(CAD and scene scripts)
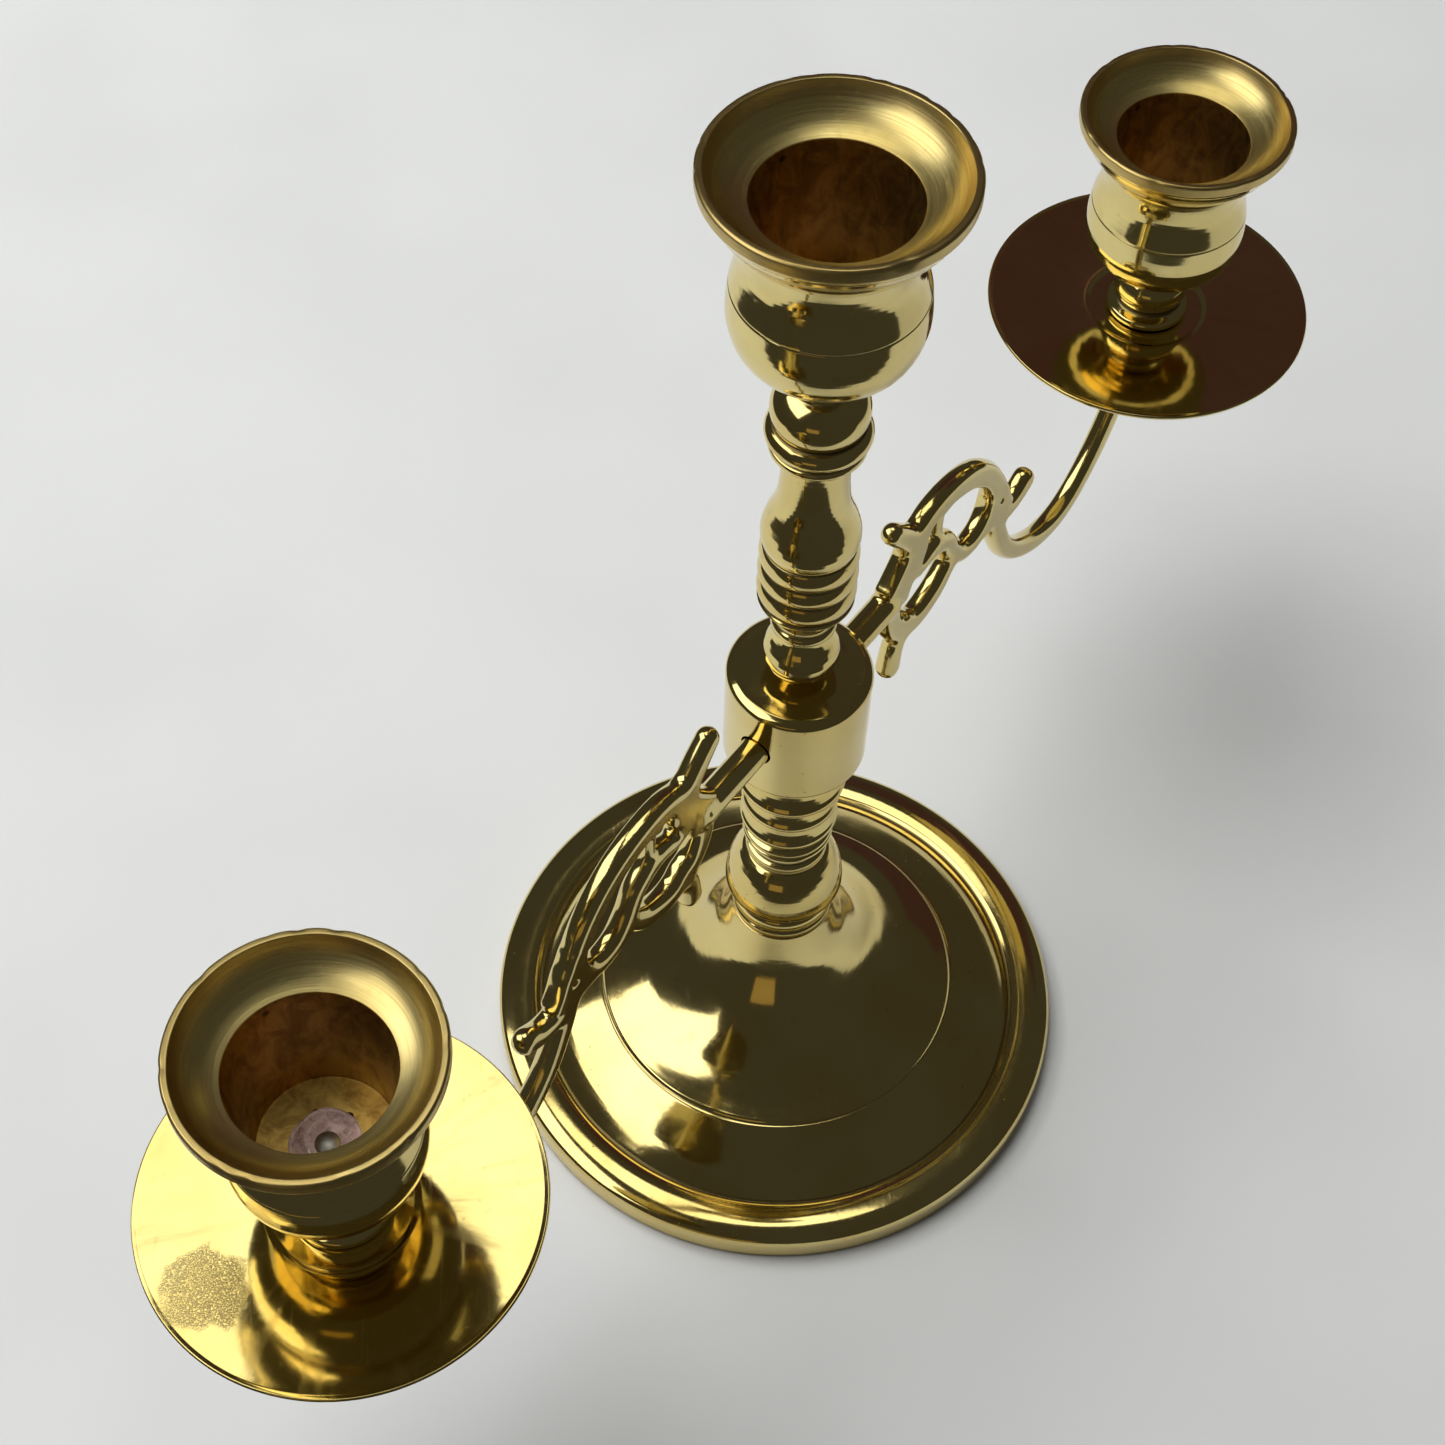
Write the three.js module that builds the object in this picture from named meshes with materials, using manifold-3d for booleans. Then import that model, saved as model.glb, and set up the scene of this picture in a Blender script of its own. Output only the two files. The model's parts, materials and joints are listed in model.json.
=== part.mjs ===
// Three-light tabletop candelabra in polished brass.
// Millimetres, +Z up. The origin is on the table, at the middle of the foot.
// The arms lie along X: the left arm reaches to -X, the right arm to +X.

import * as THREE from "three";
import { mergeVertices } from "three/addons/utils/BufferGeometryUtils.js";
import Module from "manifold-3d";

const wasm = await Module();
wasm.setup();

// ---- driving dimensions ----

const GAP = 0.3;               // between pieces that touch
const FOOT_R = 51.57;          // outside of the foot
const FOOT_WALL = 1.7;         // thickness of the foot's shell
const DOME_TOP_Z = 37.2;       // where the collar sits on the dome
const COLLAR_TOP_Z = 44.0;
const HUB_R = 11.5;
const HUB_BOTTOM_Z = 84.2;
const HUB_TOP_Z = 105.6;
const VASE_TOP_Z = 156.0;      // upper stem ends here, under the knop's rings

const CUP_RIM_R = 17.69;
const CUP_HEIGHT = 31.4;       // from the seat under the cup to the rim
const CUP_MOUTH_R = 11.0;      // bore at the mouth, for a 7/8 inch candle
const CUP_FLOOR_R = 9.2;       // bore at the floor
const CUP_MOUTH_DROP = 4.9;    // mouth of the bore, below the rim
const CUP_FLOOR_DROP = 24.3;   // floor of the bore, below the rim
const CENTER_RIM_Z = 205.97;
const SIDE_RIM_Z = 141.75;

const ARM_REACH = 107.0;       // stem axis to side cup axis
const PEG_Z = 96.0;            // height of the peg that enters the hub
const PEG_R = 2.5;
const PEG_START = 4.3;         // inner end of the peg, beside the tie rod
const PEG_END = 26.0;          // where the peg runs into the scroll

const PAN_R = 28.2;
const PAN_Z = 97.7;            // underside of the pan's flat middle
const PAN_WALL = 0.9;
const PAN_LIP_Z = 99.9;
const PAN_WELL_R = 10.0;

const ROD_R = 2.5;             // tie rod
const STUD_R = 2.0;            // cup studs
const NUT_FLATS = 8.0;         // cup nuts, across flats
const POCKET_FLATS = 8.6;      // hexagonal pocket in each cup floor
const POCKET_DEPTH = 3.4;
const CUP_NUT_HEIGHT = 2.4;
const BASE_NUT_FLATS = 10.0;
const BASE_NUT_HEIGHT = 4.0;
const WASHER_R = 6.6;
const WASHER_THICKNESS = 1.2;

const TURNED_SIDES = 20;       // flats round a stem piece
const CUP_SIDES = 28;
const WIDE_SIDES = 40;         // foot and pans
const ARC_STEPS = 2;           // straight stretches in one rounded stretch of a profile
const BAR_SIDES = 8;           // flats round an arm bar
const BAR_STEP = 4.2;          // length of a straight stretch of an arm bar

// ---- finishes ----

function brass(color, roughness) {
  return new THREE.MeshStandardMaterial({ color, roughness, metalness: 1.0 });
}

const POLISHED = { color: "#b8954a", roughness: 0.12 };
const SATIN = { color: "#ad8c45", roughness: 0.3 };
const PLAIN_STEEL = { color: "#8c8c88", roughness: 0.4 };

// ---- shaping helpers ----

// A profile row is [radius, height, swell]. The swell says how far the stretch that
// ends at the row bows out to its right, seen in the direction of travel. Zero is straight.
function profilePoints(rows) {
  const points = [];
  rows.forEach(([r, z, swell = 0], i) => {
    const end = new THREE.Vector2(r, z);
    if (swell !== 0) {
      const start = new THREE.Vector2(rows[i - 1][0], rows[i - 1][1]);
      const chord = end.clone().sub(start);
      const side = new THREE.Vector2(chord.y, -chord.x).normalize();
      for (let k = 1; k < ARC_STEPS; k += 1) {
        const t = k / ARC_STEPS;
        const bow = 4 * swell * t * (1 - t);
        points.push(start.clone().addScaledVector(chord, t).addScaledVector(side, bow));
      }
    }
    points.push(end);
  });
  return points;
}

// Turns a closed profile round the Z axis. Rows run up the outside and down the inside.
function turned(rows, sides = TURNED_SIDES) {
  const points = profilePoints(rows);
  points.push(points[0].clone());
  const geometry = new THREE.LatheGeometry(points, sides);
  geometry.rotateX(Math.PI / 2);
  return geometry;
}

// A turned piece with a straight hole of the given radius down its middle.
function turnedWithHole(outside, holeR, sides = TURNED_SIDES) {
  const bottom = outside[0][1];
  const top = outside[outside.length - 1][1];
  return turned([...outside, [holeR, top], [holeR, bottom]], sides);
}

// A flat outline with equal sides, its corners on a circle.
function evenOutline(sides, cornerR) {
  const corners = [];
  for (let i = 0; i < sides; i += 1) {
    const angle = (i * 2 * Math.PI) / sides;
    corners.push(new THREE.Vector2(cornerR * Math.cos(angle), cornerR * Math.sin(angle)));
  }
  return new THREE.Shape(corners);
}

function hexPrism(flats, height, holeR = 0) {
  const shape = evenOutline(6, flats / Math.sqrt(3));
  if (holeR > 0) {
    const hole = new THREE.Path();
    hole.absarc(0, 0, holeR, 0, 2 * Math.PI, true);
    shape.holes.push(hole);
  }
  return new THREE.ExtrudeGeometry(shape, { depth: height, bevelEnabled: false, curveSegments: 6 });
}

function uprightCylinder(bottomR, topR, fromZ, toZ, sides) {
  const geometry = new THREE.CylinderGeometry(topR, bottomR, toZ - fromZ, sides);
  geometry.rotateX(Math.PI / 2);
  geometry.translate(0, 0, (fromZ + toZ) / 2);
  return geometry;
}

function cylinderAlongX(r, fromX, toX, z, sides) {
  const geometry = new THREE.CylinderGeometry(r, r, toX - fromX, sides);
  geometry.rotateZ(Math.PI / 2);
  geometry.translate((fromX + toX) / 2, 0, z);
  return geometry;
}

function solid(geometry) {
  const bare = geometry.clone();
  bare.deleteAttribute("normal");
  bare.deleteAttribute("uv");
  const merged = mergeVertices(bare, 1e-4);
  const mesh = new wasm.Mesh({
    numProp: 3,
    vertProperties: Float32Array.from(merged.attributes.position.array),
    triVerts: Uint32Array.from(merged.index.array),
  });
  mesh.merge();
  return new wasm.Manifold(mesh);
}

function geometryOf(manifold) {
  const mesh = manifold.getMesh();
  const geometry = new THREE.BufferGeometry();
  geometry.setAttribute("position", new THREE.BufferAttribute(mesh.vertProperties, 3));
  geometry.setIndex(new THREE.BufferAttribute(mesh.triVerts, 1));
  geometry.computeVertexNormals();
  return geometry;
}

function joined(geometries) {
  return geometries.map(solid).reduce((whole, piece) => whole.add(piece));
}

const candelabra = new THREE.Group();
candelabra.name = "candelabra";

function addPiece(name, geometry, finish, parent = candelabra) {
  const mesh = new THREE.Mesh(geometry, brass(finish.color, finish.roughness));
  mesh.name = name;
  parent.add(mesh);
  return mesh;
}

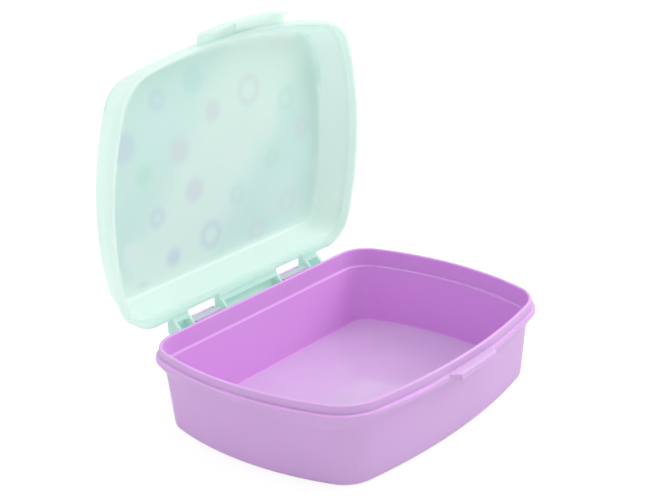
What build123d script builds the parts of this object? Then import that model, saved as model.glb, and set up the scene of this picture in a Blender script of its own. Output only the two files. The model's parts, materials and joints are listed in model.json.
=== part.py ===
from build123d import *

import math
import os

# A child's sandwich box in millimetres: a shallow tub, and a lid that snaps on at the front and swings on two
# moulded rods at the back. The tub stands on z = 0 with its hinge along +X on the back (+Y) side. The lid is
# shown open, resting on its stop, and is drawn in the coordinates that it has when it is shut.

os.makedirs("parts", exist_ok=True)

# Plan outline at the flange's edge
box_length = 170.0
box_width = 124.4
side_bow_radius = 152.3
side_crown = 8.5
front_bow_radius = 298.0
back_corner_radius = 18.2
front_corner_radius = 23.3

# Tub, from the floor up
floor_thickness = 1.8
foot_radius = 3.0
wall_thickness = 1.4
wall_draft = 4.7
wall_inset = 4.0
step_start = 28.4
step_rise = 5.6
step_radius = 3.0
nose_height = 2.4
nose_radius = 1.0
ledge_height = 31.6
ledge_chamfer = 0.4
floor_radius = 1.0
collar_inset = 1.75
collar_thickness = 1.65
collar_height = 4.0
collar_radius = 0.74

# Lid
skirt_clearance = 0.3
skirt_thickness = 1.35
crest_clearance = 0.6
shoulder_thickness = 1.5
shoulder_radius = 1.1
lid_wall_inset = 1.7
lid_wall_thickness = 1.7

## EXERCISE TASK
Reproduce only the lines from the top of the material through the one bearing "---- driving dimensions", each exactly as it stands.

## TASK ANSWER
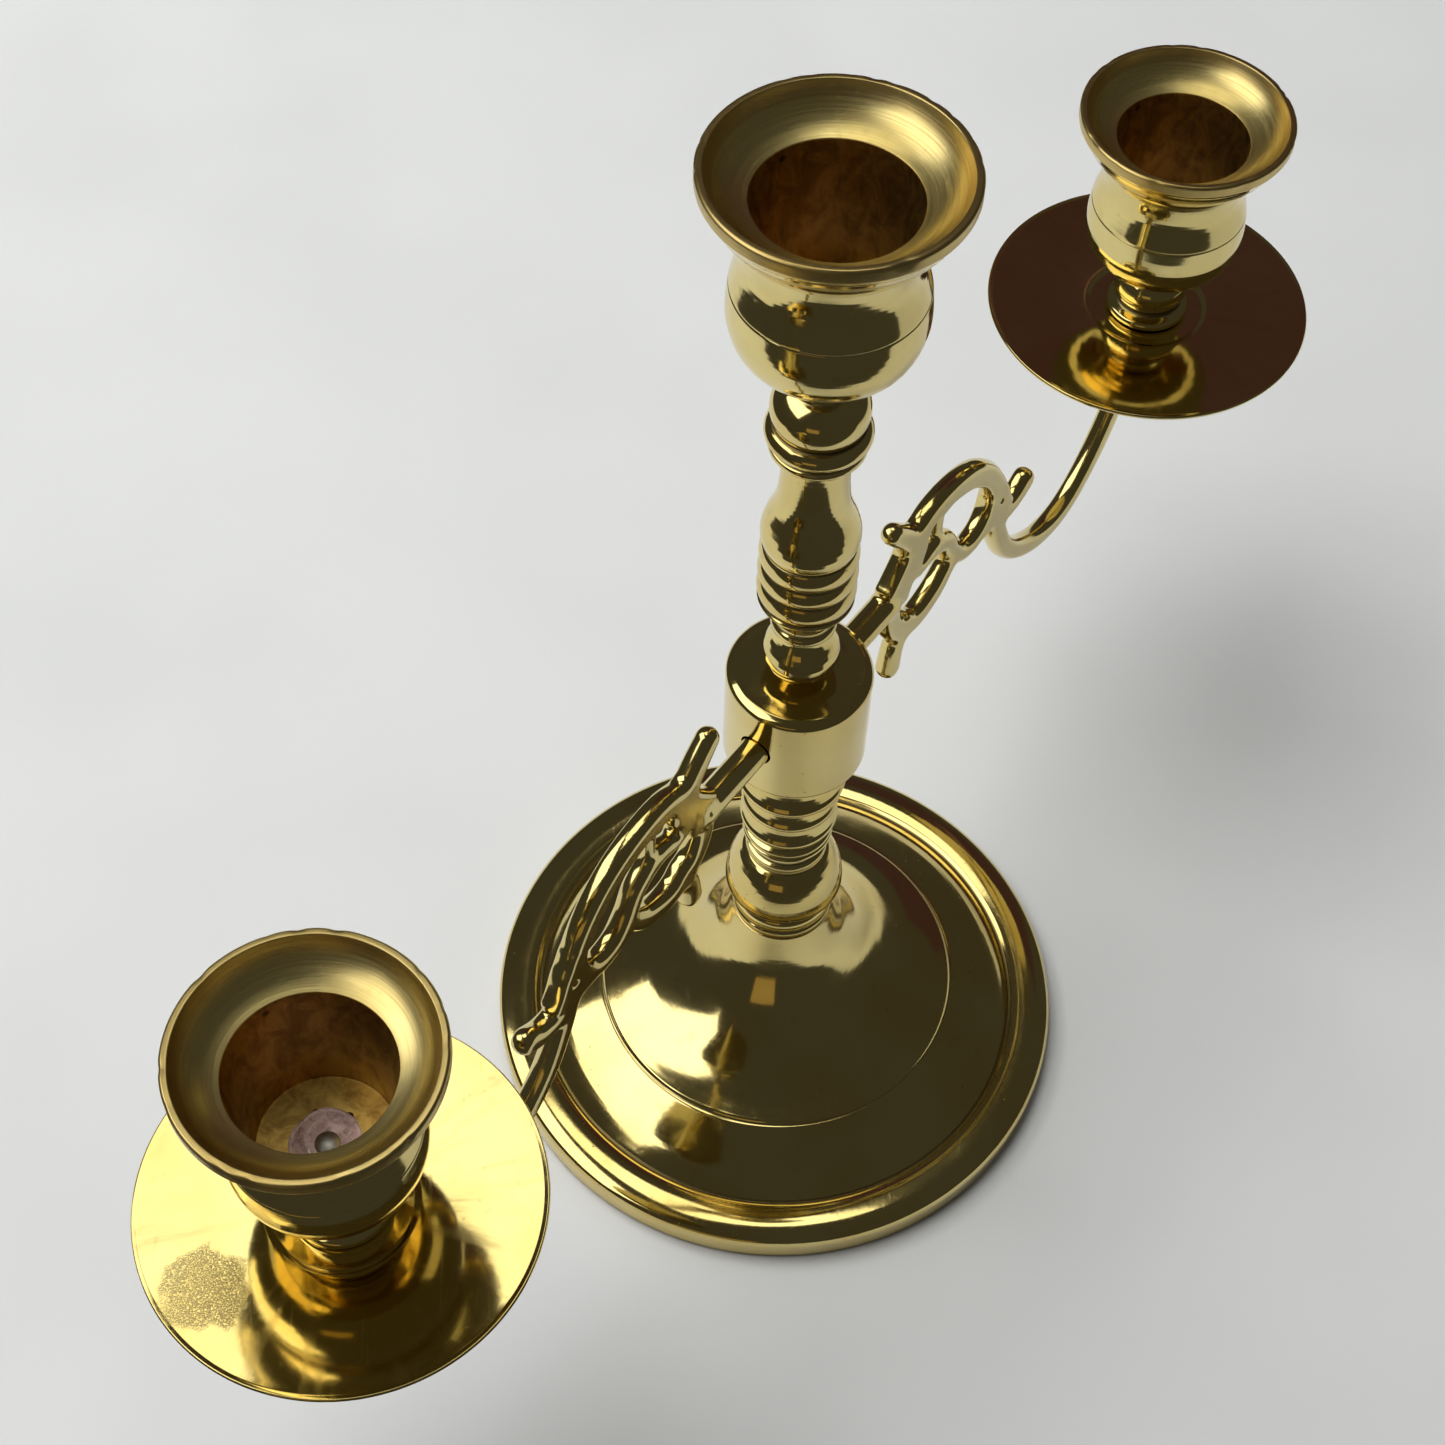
Write the three.js module that builds the object in this picture from named meshes with materials, using manifold-3d for booleans. Then import that model, saved as model.glb, and set up the scene of this picture in a Blender script of its own. Output only the two files. The model's parts, materials and joints are listed in model.json.
=== part.mjs ===
// Three-light tabletop candelabra in polished brass.
// Millimetres, +Z up. The origin is on the table, at the middle of the foot.
// The arms lie along X: the left arm reaches to -X, the right arm to +X.

import * as THREE from "three";
import { mergeVertices } from "three/addons/utils/BufferGeometryUtils.js";
import Module from "manifold-3d";

const wasm = await Module();
wasm.setup();

// ---- driving dimensions ----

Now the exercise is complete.